(Object data in JSON)
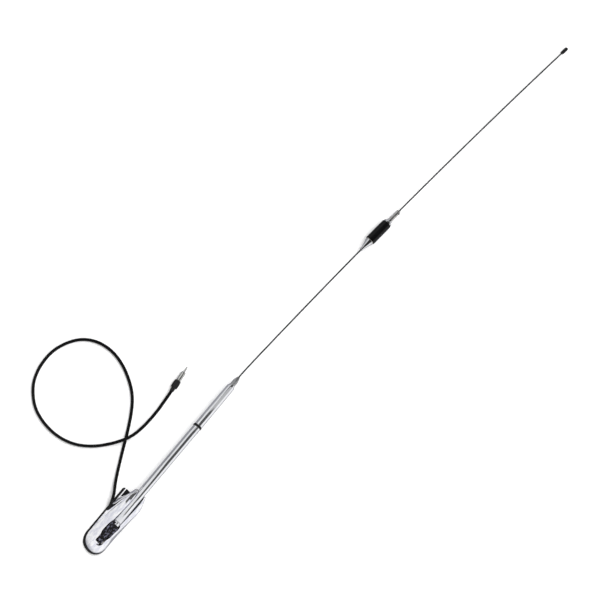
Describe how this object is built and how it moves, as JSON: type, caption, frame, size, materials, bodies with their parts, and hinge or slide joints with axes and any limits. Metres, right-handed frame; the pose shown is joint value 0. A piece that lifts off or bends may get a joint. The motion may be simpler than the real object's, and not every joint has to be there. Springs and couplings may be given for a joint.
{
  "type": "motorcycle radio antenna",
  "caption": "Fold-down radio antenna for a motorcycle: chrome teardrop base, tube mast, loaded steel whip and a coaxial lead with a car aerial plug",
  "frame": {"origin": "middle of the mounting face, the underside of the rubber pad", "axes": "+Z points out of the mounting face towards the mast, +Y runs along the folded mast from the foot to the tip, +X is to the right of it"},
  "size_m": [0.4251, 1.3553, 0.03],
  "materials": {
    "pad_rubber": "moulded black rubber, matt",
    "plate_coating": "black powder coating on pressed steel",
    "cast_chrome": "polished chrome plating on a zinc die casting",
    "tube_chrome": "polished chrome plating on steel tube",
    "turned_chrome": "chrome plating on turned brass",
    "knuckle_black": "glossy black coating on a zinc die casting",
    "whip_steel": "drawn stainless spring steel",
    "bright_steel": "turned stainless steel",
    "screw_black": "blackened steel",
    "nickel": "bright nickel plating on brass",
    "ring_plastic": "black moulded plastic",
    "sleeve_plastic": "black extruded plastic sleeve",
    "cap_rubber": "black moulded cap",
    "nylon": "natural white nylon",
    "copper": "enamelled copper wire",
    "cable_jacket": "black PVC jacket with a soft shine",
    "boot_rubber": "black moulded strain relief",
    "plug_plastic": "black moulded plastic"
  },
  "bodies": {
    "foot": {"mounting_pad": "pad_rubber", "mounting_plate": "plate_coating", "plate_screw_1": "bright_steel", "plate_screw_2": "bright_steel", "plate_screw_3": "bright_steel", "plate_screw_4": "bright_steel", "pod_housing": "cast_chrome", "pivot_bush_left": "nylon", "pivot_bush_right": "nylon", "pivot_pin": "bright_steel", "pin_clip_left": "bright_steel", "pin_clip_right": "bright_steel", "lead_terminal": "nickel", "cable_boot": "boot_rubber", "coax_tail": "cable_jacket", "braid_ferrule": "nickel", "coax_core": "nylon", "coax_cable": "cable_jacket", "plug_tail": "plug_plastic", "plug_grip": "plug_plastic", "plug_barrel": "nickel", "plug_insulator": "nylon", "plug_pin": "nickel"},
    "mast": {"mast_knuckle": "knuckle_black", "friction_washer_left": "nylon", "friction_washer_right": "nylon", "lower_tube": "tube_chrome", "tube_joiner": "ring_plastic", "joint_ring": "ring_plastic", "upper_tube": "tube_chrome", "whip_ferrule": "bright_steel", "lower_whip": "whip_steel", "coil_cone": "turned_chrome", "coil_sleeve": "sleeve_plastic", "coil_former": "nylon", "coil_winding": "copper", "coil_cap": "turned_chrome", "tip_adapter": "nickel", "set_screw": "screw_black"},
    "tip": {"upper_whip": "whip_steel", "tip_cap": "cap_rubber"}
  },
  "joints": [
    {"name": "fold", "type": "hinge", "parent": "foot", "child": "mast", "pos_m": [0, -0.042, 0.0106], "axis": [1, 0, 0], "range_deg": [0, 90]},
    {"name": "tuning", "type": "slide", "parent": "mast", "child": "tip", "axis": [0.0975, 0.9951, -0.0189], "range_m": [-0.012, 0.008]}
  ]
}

--

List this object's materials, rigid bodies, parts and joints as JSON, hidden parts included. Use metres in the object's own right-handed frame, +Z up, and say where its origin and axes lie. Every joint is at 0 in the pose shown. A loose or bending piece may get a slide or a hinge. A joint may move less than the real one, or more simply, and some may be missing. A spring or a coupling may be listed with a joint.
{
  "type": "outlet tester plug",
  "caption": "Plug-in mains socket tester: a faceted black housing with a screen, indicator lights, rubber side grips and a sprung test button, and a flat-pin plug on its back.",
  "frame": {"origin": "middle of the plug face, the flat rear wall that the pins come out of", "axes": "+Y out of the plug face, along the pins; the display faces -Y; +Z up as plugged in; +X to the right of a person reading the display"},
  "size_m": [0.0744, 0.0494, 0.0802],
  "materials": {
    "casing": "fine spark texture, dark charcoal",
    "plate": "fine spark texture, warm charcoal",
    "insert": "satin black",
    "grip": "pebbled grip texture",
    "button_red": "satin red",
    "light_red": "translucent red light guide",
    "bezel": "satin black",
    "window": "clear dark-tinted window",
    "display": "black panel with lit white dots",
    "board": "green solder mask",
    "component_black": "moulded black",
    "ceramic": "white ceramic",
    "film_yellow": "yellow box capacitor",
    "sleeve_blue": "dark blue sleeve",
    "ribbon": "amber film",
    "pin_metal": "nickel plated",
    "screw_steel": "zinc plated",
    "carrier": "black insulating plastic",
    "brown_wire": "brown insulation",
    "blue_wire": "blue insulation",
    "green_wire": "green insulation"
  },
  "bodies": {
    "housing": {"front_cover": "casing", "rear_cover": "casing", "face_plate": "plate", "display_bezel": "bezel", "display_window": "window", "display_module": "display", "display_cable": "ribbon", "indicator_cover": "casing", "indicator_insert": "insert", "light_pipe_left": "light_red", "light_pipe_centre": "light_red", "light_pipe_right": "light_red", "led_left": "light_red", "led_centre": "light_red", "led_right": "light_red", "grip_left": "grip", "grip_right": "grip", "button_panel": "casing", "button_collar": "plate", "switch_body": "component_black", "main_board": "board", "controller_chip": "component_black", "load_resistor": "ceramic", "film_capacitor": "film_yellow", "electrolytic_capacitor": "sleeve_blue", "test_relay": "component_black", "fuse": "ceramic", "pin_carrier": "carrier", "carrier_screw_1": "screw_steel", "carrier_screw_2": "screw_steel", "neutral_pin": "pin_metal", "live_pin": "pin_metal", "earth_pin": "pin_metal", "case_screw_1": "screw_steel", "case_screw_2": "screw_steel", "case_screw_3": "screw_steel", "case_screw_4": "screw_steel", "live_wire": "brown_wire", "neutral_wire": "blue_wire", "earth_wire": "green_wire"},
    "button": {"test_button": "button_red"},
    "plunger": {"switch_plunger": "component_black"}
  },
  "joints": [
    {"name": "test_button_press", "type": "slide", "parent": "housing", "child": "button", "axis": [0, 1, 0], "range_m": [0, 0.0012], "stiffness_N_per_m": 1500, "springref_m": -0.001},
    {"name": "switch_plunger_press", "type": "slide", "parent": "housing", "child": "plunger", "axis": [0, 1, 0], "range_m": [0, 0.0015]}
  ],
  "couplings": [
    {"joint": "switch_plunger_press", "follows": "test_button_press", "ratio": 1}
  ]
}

DIRECTIONS FOR THIS TASK:
Track down all lines above with the string "bodies" and copy them.

EXPECTED ANSWER:
Describe how this object is built and how it moves, as JSON: type, caption, frame, size, materials, bodies with their parts, and hinge or slide joints with axes and any limits. Metres, right-handed frame; the pose shown is joint value 0. A piece that lifts off or bends may get a joint. The motion may be simpler than the real object's, and not every joint has to be there. Springs and couplings may be given for a joint.
  "bodies": {
List this object's materials, rigid bodies, parts and joints as JSON, hidden parts included. Use metres in the object's own right-handed frame, +Z up, and say where its origin and axes lie. Every joint is at 0 in the pose shown. A loose or bending piece may get a slide or a hinge. A joint may move less than the real one, or more simply, and some may be missing. A spring or a coupling may be listed with a joint.
  "bodies": {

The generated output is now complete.